_To be done_: Every line that holds the string "scene" is to be identified and copied.

(Dataset items)
* * *

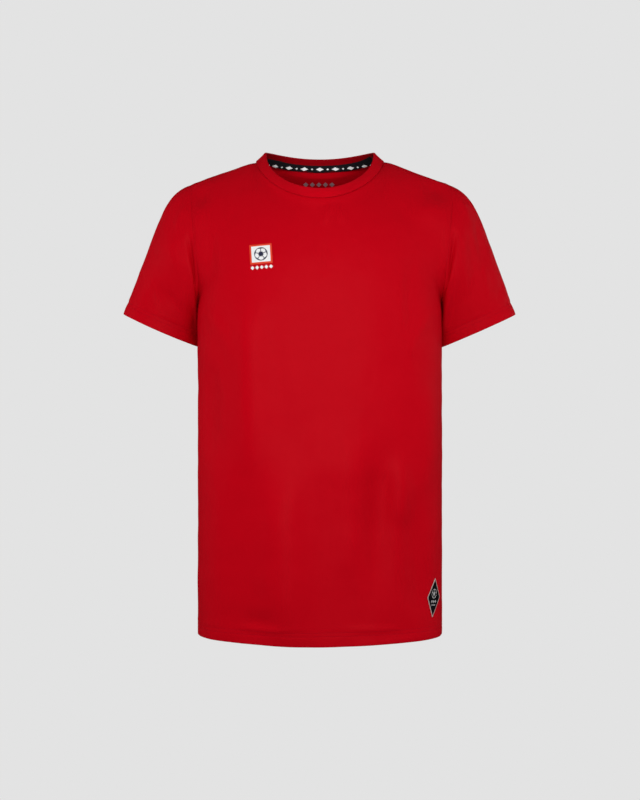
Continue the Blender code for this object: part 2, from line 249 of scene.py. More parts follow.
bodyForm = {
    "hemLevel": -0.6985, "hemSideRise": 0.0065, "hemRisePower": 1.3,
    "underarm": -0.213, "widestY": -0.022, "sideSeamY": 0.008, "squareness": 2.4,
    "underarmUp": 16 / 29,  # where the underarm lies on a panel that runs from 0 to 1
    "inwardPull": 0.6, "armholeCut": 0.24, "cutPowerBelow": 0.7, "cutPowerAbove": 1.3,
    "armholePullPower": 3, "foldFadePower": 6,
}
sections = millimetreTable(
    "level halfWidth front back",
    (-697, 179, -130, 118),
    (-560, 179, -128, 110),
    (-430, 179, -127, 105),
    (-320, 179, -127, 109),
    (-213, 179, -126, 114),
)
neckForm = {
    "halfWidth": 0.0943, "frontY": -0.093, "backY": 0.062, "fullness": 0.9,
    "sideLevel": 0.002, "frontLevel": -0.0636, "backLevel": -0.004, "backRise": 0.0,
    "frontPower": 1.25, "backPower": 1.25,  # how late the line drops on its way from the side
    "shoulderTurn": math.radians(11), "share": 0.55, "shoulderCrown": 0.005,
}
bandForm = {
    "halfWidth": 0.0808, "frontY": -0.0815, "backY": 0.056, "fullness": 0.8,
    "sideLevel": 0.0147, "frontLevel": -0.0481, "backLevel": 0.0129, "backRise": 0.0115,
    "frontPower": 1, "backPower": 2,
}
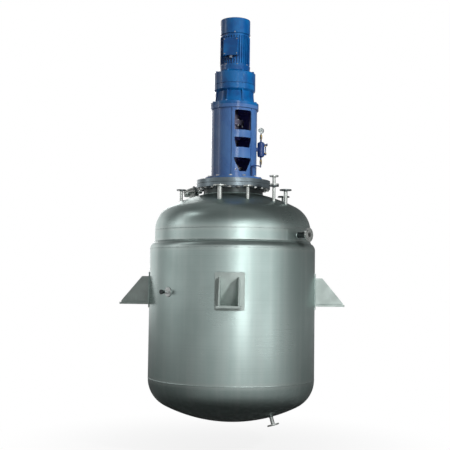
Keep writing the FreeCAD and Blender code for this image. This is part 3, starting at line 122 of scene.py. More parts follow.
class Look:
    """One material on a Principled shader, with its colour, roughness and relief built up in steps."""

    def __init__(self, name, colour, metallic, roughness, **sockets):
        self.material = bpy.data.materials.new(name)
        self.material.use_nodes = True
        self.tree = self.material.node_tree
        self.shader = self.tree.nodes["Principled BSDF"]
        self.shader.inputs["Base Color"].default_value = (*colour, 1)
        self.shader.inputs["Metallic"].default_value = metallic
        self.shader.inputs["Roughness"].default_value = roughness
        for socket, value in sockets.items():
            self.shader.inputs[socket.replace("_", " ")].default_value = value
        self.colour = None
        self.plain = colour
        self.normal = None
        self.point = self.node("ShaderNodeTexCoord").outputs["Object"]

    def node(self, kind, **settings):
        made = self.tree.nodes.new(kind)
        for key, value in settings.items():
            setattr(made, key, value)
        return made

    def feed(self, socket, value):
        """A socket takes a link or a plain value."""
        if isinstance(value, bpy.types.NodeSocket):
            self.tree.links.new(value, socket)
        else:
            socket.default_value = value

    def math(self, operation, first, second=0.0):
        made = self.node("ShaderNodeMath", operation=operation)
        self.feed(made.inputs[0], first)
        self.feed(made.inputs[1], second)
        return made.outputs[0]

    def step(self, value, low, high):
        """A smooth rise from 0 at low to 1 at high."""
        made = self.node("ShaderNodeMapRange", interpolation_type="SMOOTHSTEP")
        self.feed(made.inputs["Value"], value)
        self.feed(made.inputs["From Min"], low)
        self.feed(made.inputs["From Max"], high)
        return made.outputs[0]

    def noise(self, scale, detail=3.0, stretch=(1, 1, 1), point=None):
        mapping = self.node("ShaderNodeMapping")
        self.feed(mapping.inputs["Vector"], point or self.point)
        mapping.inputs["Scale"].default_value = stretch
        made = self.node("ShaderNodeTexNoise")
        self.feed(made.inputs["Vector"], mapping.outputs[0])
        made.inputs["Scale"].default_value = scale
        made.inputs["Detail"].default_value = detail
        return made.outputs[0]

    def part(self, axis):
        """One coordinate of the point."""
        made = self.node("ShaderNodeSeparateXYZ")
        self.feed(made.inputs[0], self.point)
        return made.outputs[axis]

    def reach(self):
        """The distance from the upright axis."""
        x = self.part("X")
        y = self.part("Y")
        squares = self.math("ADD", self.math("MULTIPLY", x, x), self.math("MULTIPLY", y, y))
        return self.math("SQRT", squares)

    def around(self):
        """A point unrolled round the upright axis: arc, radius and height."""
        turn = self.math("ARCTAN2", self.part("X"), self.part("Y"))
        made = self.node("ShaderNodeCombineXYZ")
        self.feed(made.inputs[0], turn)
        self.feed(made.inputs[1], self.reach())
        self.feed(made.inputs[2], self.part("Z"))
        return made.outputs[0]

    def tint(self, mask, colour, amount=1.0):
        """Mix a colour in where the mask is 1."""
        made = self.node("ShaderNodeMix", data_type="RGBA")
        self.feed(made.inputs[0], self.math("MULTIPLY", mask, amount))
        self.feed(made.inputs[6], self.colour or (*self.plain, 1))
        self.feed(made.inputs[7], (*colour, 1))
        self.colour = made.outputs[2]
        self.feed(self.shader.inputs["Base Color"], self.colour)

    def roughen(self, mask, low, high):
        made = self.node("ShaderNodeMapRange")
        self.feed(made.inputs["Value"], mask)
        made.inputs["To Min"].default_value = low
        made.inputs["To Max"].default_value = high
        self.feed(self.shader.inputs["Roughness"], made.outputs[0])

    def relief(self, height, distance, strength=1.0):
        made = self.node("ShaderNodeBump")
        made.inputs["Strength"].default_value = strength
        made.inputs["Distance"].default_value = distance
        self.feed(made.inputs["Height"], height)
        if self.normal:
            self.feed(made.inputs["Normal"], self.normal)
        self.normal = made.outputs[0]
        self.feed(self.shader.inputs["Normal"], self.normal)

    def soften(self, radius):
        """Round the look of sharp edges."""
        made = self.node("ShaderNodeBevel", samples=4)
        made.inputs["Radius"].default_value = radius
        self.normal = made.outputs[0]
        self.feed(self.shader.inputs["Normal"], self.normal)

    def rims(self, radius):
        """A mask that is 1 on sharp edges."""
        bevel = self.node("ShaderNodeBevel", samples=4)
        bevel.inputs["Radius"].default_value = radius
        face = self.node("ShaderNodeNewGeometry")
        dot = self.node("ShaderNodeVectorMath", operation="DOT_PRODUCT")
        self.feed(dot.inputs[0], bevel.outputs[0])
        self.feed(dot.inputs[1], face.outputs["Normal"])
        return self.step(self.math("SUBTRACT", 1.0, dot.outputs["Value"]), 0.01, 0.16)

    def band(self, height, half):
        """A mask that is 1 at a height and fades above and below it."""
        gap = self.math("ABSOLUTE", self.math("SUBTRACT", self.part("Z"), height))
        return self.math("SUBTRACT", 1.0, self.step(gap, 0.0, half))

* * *

_Solved problem_:
Continue the Blender code for this object: part 2, from line 249 of scene.py. More parts follow.
Keep writing the FreeCAD and Blender code for this image. This is part 3, starting at line 122 of scene.py. More parts follow.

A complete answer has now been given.